Hi this is Scott Channell and I have a question for you. Are you missing out on great prospects by an inch or a mile?
Lets review two scenarios. You are prospecting for discovery calls with qualified prospects from a great list. You hear Hello and deliver the words you feel a great prospect would want to hear. But what do you hear? All set. A blow off, get lost. Hmm, was that meeting lost by an inch or a mile? 2nd scenario, you have a discovery call with a great prospect, you speak for 30 or 45 minutes, it seems to go well. You know you can help them, they are just like many you have helped before, but the discovery call ends with no follow-up, you get ghosted or it dies quickly. Ask yourself, was that opportunity lost by an inch or a mile.
If it was a mile, don’t worry about them, throw them down the stairs, they were not a fit, a mismatch to begin with and no matter what you said or did, there was no deal to be had. But, but but but, how many do you think you are losing by an inch, not a mile.
In my experience business development improvements are made inch by inch, not mile by mile.
When prospecting, on the front end of your sales process you deal with three groups. The layups that have been staring at their phones and email inboxes waiting for someone like you to reach out. Then there is another group on the opposite end, the totally non-qualified that do not recognize or have any needs you can help with and are going to be annoyed or immediately dismiss you, no matter what you say or how you say it. click. But there is a 3rd group, a middle group between the layups and the unqualified that you should be focused on. This middle group might be on the fence, or they intend to make changes, switch vendors in the future, but not now or they are in active buy mode but because of reasons we are about to discuss, you just don’t seem like you are worth the time to discuss it.
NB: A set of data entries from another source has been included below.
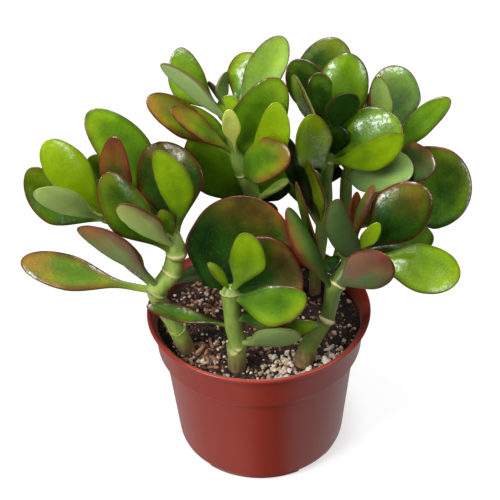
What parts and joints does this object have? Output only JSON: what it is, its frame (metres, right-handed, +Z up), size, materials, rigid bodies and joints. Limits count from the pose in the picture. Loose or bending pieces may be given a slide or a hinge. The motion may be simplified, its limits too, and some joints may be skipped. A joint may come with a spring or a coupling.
{
  "type": "potted jade plant",
  "caption": "Jade plant with thick, glossy, paddle-shaped leaves on short green stems, rooted in potting mix in a round terracotta-coloured plastic nursery pot.",
  "frame": {"origin": "centre of the pot's underside, on the surface it stands on", "axes": "+Z up along the pot's axis, -Y towards the viewer's side of the plant, +X to that viewer's right"},
  "size_m": [0.231, 0.126, 0.2279],
  "materials": {
    "pot": "satin terracotta-coloured plastic",
    "potting_mix": "dark moist peat and bark with white perlite grit",
    "left_plant": "waxy glossy leaf skin with red-brown rims",
    "centre_plant": "waxy glossy leaf skin with red-brown rims",
    "right_plant": "waxy glossy leaf skin with red-brown rims",
    "back_plant": "waxy glossy leaf skin with red-brown rims",
    "back_right_plant": "waxy glossy leaf skin with red-brown rims",
    "far_right_plant": "waxy glossy leaf skin with red-brown rims"
  },
  "bodies": {
    "root": {"pot": "pot", "potting_mix": "potting_mix", "left_plant": "left_plant", "centre_plant": "centre_plant", "right_plant": "right_plant", "back_plant": "back_plant", "back_right_plant": "back_right_plant", "far_right_plant": "far_right_plant"}
  },
  "joints": []
}
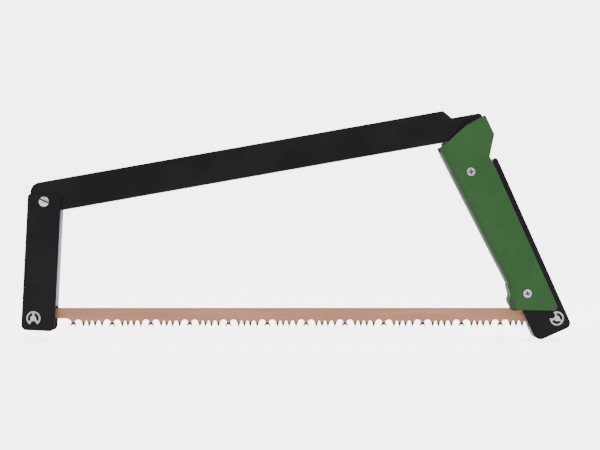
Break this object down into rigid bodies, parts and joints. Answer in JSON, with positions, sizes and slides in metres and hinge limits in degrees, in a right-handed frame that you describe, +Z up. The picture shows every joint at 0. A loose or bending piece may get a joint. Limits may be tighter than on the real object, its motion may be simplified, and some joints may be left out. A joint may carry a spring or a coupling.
{
  "type": "bow saw",
  "caption": "Folding bow saw with a channel-section frame, a hinged front arm, a hinged two-sided grip, a blade-tensioning lever and a raker-toothed blade between clipped pins",
  "frame": {"origin": "centre of the bounding box of the open saw", "axes": "+X along the blade from the front pin to the rear pin, +Z up from the teeth to the top bar, +Y away from the viewer, through the thickness"},
  "size_m": [0.5593, 0.0316, 0.2327],
  "materials": {
    "top_bar": "satin black powder coat over bent sheet",
    "front_pivot_screw": "bright plated steel",
    "front_pivot_barrel": "bright plated steel",
    "front_pivot_washers": "natural nylon",
    "front_arm": "satin black powder coat over bent sheet",
    "front_blade_pin": "bright plated steel",
    "front_pin_clips": "bright plated steel",
    "front_blade_bushes": "black nylon",
    "saw_blade": "copper-toned lacquered steel, hardened tooth tips",
    "handle_frame": "satin black coat",
    "handle_pivot_pins": "bright plated steel",
    "handle_pivot_washers": "natural nylon",
    "handle_stop_pads": "black nylon",
    "lever_pivot_pins": "bright plated steel",
    "grip_near": "moulded green plastic, fine texture",
    "grip_far": "moulded green plastic, fine texture",
    "grip_screws": "bright plated steel",
    "grip_nuts": "bright plated steel",
    "tension_lever": "satin black powder coat over bent sheet",
    "rear_blade_pins": "bright plated steel",
    "rear_pin_clips": "bright plated steel",
    "rear_blade_bushes": "black nylon"
  },
  "bodies": {
    "top_bar": {"top_bar": "top_bar", "front_pivot_screw": "front_pivot_screw", "front_pivot_barrel": "front_pivot_barrel", "front_pivot_washers": "front_pivot_washers"},
    "front_arm": {"front_arm": "front_arm", "front_blade_pin": "front_blade_pin", "front_pin_clips": "front_pin_clips", "front_blade_bushes": "front_blade_bushes"},
    "blade": {"saw_blade": "saw_blade"},
    "handle": {"handle_frame": "handle_frame", "handle_pivot_pins": "handle_pivot_pins", "handle_pivot_washers": "handle_pivot_washers", "handle_stop_pads": "handle_stop_pads", "lever_pivot_pins": "lever_pivot_pins", "grip_near": "grip_near", "grip_far": "grip_far", "grip_screws": "grip_screws", "grip_nuts": "grip_nuts"},
    "lever": {"tension_lever": "tension_lever", "rear_blade_pins": "rear_blade_pins", "rear_pin_clips": "rear_pin_clips", "rear_blade_bushes": "rear_blade_bushes"}
  },
  "joints": [
    {"name": "handle_fold", "type": "hinge", "parent": "top_bar", "child": "handle", "pos_m": [0.17975, 0, 0.09794], "axis": [0, -1, 0], "range_deg": [0, 66]},
    {"name": "front_arm_fold", "type": "hinge", "parent": "top_bar", "child": "front_arm", "pos_m": [-0.25649, 0, 0.02383], "axis": [0, -1, 0], "range_deg": [0, 97.2]},
    {"name": "blade_swing", "type": "hinge", "parent": "front_arm", "child": "blade", "pos_m": [-0.2671, 0, -0.095], "axis": [0, 1, 0], "range_deg": [0, 89.6]},
    {"name": "lever_open", "type": "hinge", "parent": "handle", "child": "lever", "pos_m": [0.25438, 0, -0.07901], "axis": [0, 1, 0], "range_deg": [0, 20]}
  ],
  "couplings": [
    {"joint": "front_arm_fold", "follows": "handle_fold", "ratio": 1.4684},
    {"joint": "blade_swing", "follows": "handle_fold", "ratio": 1.3531}
  ]
}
The best at sales prospecting, appointment setting and advancing discovery calls are able to get yeses deeper and deeper within this middle group. That progress is made inch by inch, by multiple small improvements that combine to create a lollapalooza effect. That’s when multiple factors combine and strengthen each other to add up for extreme results. This is how you win big in sales, prospecting and marketing, you combine multiple small improvement that work together for much bigger results. You get more and more yeses deeper and deeper within that middle group.
Ask yourself, how many appointment setting conversations am I having with great prospects yet losing them by an inch? How many discovery calls am I conducting with perfect prospects that would be fantastic future ideal clients, that fail to advance due to a few things or doubts that could be fixed or erased. Just a few inches of progress can make the difference between an opportunity won, or lost.
In my heyday of prospecting, true story, when a prospect picked up the phone I imagined them balancing on a fence. On one side of the fence was the yes pile. On the other side of the fence was the no pile. I imagined that the prospect was balancing between yes or no and it was the words I chose to speak, and the way I delivered those words, that provided a breeze that would blow the prospect into the yes column. You have only your brains and words to work with. Every word matters. Perceptions formed with every phrase delivered matters.
The best at setting discovery calls, the best at conducting those discovery calls and moving great prospects through the sales process, are those that combine multiple small improvements to get big results.
When setting discovery calls it might be delivery or clarity of message that can be improved a bit. Or maybe it means punching up credibility or benefit statements or how you ask for the meeting. When it comes to conducting discovery calls, if you are choreographing a 20 -60 minute conversation how you open that session and set the table for the discussion might need to be improved, maybe the questions you ask should be better and there should be more of them, maybe you are not pouring enough salt on wounds to provide enough reason to speak again, or maybe, even though you are definitely worth more time, your prospect doesn’t perceive you as being worth more time, usually due to a number of small things that can be identified and fixed.
So let me end by asking you, are you losing opportunities by inches or a mile?
If you are losing them by inches, what are you going to do about it.